Odor fantasma: por que há quem sinta cheiros que não estão por perto?
Um aroma adocicado, como o de flores, mas muito mais pessoal e inconfundível. É assim que descreve Marli Olivetti, 72, de São Paulo, o cheiro que sentia dentro de casa e parecia ser idêntico ao perfume de sua mãe, Oraci, falecida em 2018. "Passei um período difícil e durante ele que comecei a sentir esse cheiro sem explicação, mesmo com as janelas fechadas", conta.
Percepção muito diferente da de Joyce Castro, 53, também da capital paulista, que capta vez ou outra pelas narinas cheiros desagradáveis, de coisas estragadas, independentemente do ambiente onde esteja. "Mesmo em locais limpos e abertos", diz. Quando ela está com outras pessoas, até pergunta, para averiguar, se notam algo: "Respiram fundo e afirmam que não."
Parece estranho, mas distúrbios que afetam o olfato são comuns e, com a pandemia de covid-19, descobriu-se que a infecção pelo Sars-CoV-2, assim como resfriado, gripe e sinusite, pode provocar perda ou alteração desse sentido e do paladar. A consequência é a parosmia, uma distorção na receptação sensorial das moléculas das substâncias dispersas no ar que é inalado.
Odores fantasmas existem
Quando o odor não está presente, mas ainda assim é sentido, a disfunção olfativa, entretanto, é outra. Caracterizada por fantosmia, ela está mais para uma alucinação e pode atingir uma ou ambas as narinas. "Trata-se da percepção de odores fantasmas, que não existem e podem ser intermitentes ou constantes", informa Andy Vicente, otorrino do Hospital Cema, em São Paulo.

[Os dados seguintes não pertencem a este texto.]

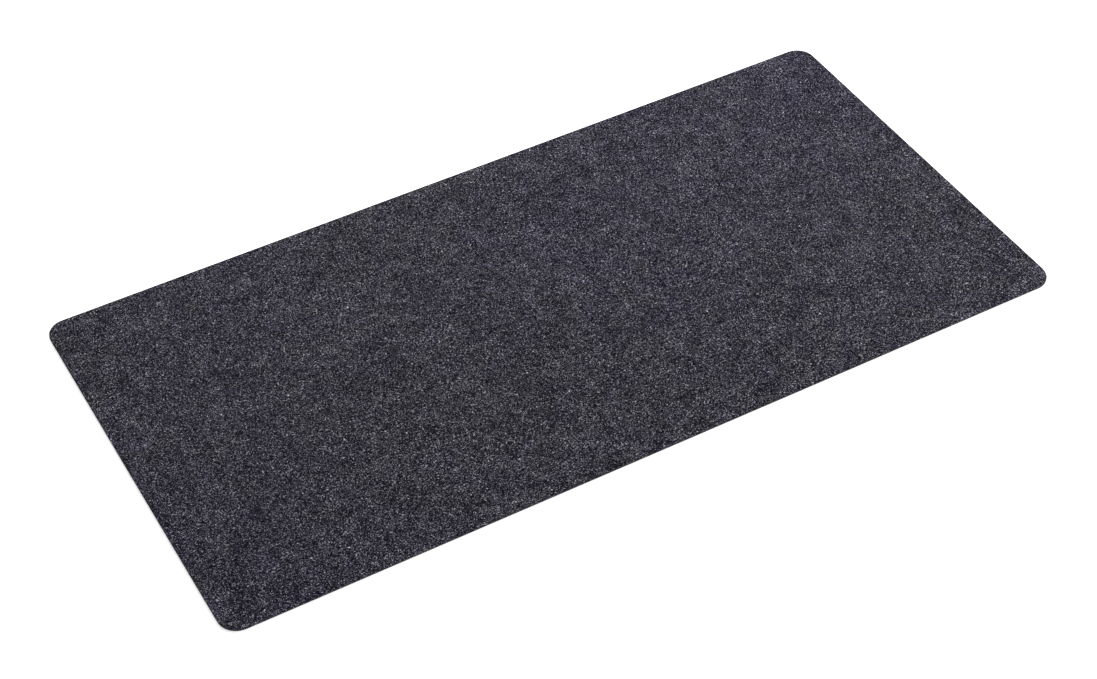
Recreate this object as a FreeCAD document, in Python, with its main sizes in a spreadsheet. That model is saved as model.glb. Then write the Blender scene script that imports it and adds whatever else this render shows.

De acordo com o médico, geralmente os pacientes com essa condição descrevem cheiros de substâncias químicas e fumaça, de incêndio e cigarro, ou pútridos (de fezes, carniça, ovo podre), como relatou Joyce. Eventualmente, há quem sinta aromas agradáveis, mas se somem e reaparecem direto podem ser tão angustiantes e prejudiciais ao emocional quanto os ruins.
Sobre a origem desse fenômeno, pouco se sabe, mas Vicente explica que, como na parosmia, vírus e bactérias seriam potenciais desencadeadores de inflamações nos nervos (neurites), embora não os únicos. Ele aponta ainda presença de pólipos nasais, tumores, exposição contínua a tintas, solventes, álcool e drogas, doenças neurológicas e transtornos psiquiátricos.
Há também causas mentais, como deve ter sido o caso de Marli. "No luto, como os odores ficam registrados no inconsciente, a pessoa pode senti-los de novo devido a associações geradas por outros sentidos, como enxergar algo que remeta a uma memória", esclarece Wimer Bottura, psiquiatra pelo IPq-FMUSP (Instituto de Psiquiatria da Faculdade de Medicina da Universidade de São Paulo).
Cérebro em curto-circuito
O sistema nervoso, quando acometido por AVC, epilepsia, esquizofrenia, depressão, Parkinson e Alzheimer, bipolaridade, sofre alterações, lesões e danos nos neurônios, inclusive os da área olfatória, localizada no córtex cerebral, informa Júlio Pereira, médico pela UFBA (Universidade Federal da Bahia) e neurocirurgião.
"Isso gera uma enorme confusão sensorial e que ainda atinge, pela proximidade, o sistema límbico, relacionado às emoções. Por isso, o cheiro pode despertar sensações diversas, como tristeza, perigo, mal-estar, ansiedade", esclarece Pereira. Em pacientes com histórico ou presença de depressão é ainda mais grave, a fantosmia pode induzir a pensamentos suicidas.
Marli conta que devido ao seu estado deprimido somado à fragrância doce que sentia com muita frequência, não tinha vontade de comer e emagreceu muito. A mudança no olfato também interferiu no paladar de Joyce, que relata ter sofrido no começo da fantosmia com náuseas intensas e que intensificavam problemas, como gastrite, estresse e enxaqueca.
Como recobrar o olfato
Com qualquer alteração olfativa é preciso consultar um médico e realizar exames específicos, para verificar se existem anormalidades na cavidade nasal, no cérebro ou no sistema nervoso. Quanto aos tratamentos, variam de acordo com o fator causal, o que pode incluir utilização de sprays salinos, anestésicos, medicamentos psicotrópicos, psicoterapia e, raramente, cirurgias.
No caso de Marli, a fantosmia desapareceu à medida que ela trabalhou a aceitação da morte de sua mãe. Segundo os especialistas, a recuperação do olfato é gradual, de meses a anos. Joyce diz que após parar de fumar e cuidar mais da higiene bucal, seu olfato melhorou, apesar de acreditar estar sob efeito da covid longa, quando os sintomas dela continuam pós-infecção.